• Task goal:
Quote every line from the top of the listing down to and including the line that contains "ebonised wooden base.".

»»

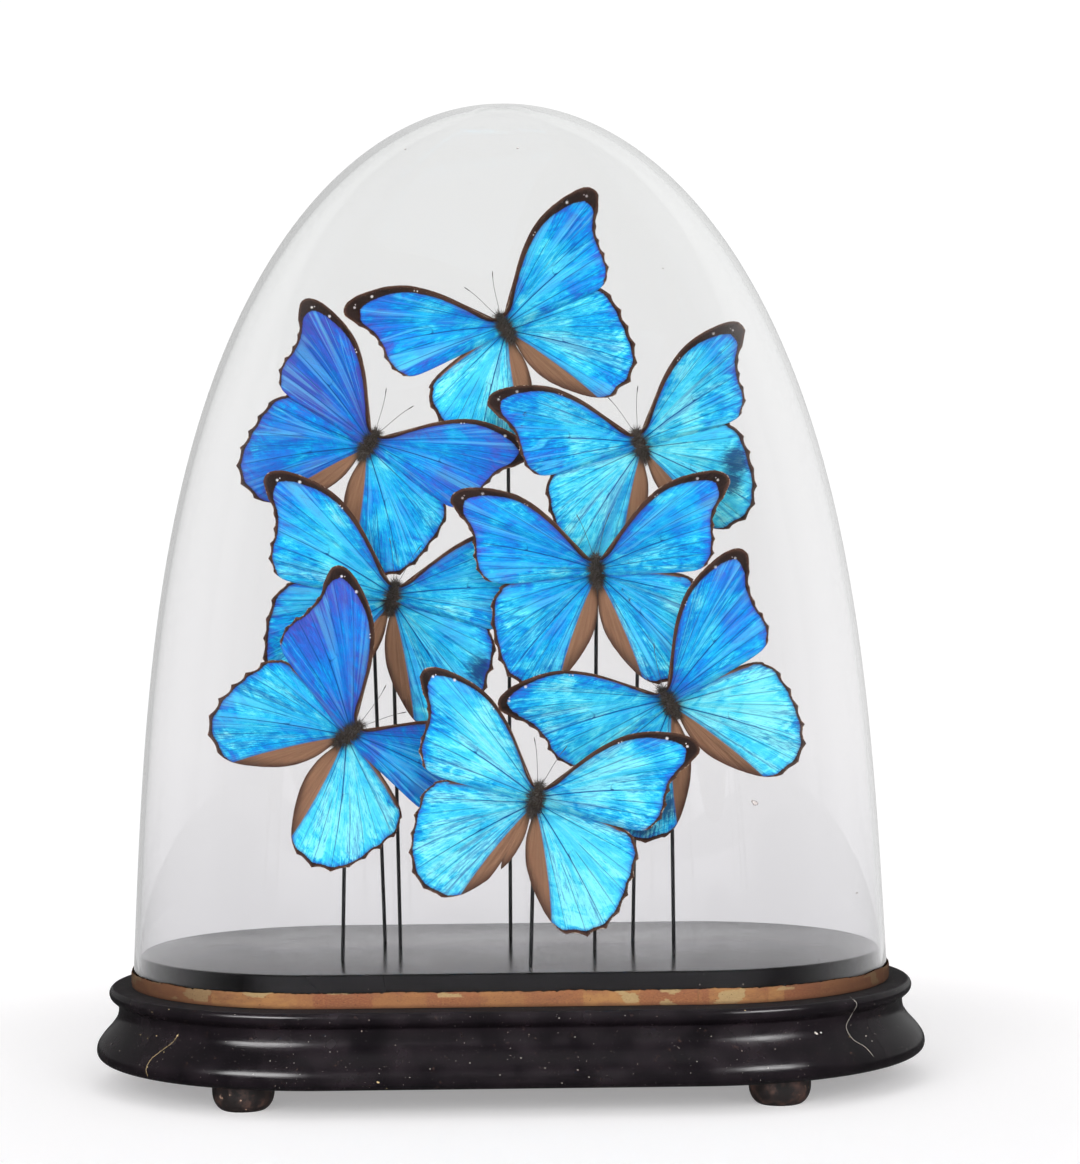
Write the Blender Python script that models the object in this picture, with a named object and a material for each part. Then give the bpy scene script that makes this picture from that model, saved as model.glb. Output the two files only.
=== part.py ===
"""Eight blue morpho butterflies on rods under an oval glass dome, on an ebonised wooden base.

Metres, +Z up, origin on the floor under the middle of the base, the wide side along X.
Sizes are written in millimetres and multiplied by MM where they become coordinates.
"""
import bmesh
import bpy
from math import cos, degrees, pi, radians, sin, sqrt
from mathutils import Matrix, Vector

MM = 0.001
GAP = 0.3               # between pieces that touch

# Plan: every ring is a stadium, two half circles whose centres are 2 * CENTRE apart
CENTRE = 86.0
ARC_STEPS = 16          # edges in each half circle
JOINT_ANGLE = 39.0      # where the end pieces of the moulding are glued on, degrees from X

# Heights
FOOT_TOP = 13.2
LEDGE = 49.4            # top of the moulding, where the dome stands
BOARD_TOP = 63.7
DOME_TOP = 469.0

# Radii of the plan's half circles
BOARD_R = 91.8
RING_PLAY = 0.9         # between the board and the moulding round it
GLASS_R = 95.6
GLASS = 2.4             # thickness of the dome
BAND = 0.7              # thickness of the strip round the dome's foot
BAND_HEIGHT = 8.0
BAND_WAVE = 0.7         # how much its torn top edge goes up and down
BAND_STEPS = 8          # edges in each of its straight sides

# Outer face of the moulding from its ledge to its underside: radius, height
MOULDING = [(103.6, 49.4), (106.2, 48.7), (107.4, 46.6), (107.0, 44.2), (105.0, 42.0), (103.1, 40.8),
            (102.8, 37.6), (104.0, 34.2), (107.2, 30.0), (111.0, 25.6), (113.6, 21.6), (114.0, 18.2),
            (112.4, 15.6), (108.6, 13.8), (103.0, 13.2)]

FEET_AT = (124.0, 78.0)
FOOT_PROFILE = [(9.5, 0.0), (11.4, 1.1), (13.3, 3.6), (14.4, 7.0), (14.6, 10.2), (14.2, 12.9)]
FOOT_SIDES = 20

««

• Task answer:
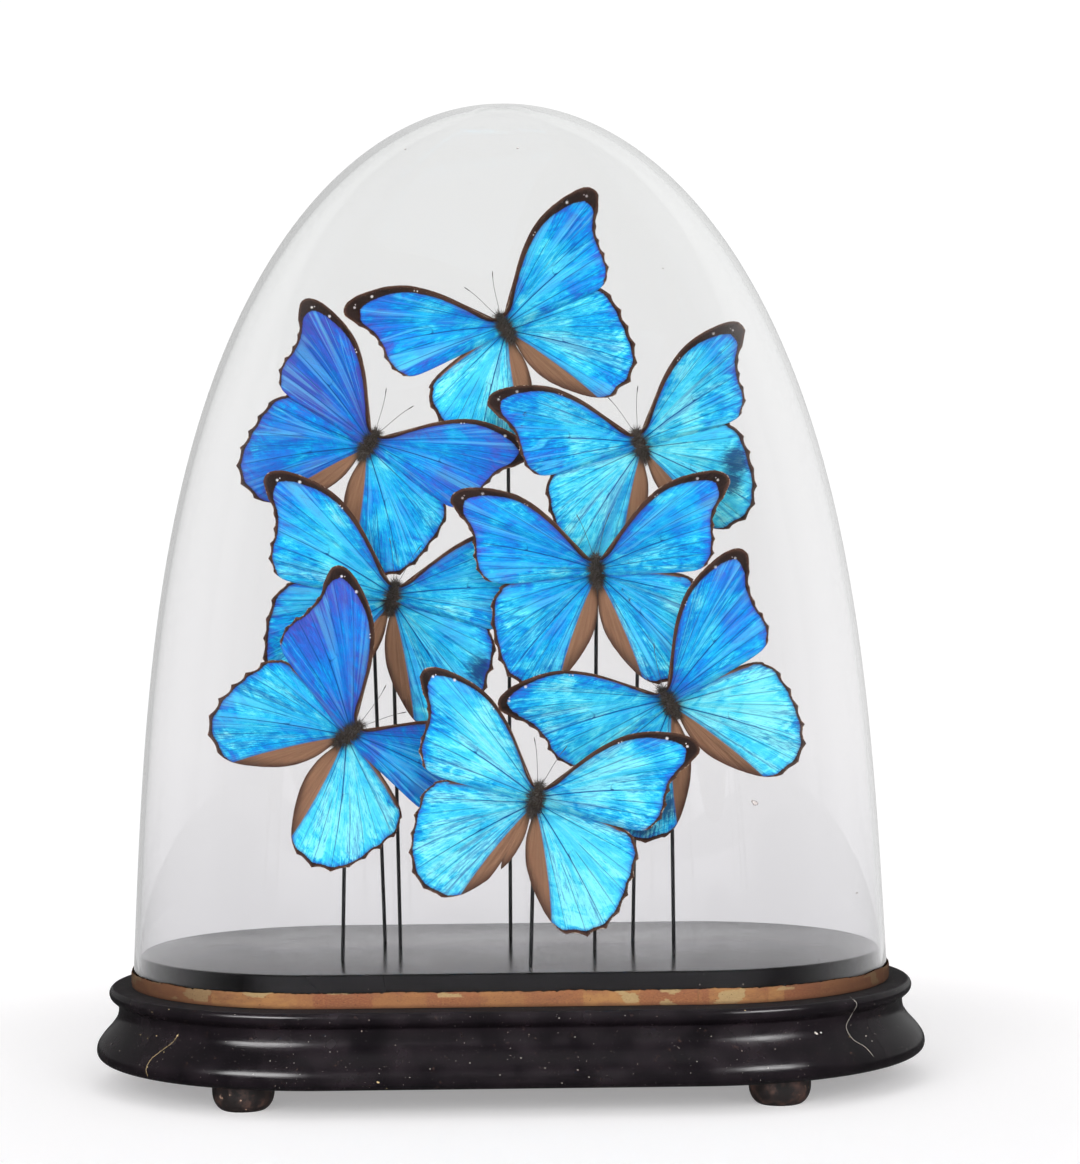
Write the Blender Python script that models the object in this picture, with a named object and a material for each part. Then give the bpy scene script that makes this picture from that model, saved as model.glb. Output the two files only.
=== part.py ===
"""Eight blue morpho butterflies on rods under an oval glass dome, on an ebonised wooden base.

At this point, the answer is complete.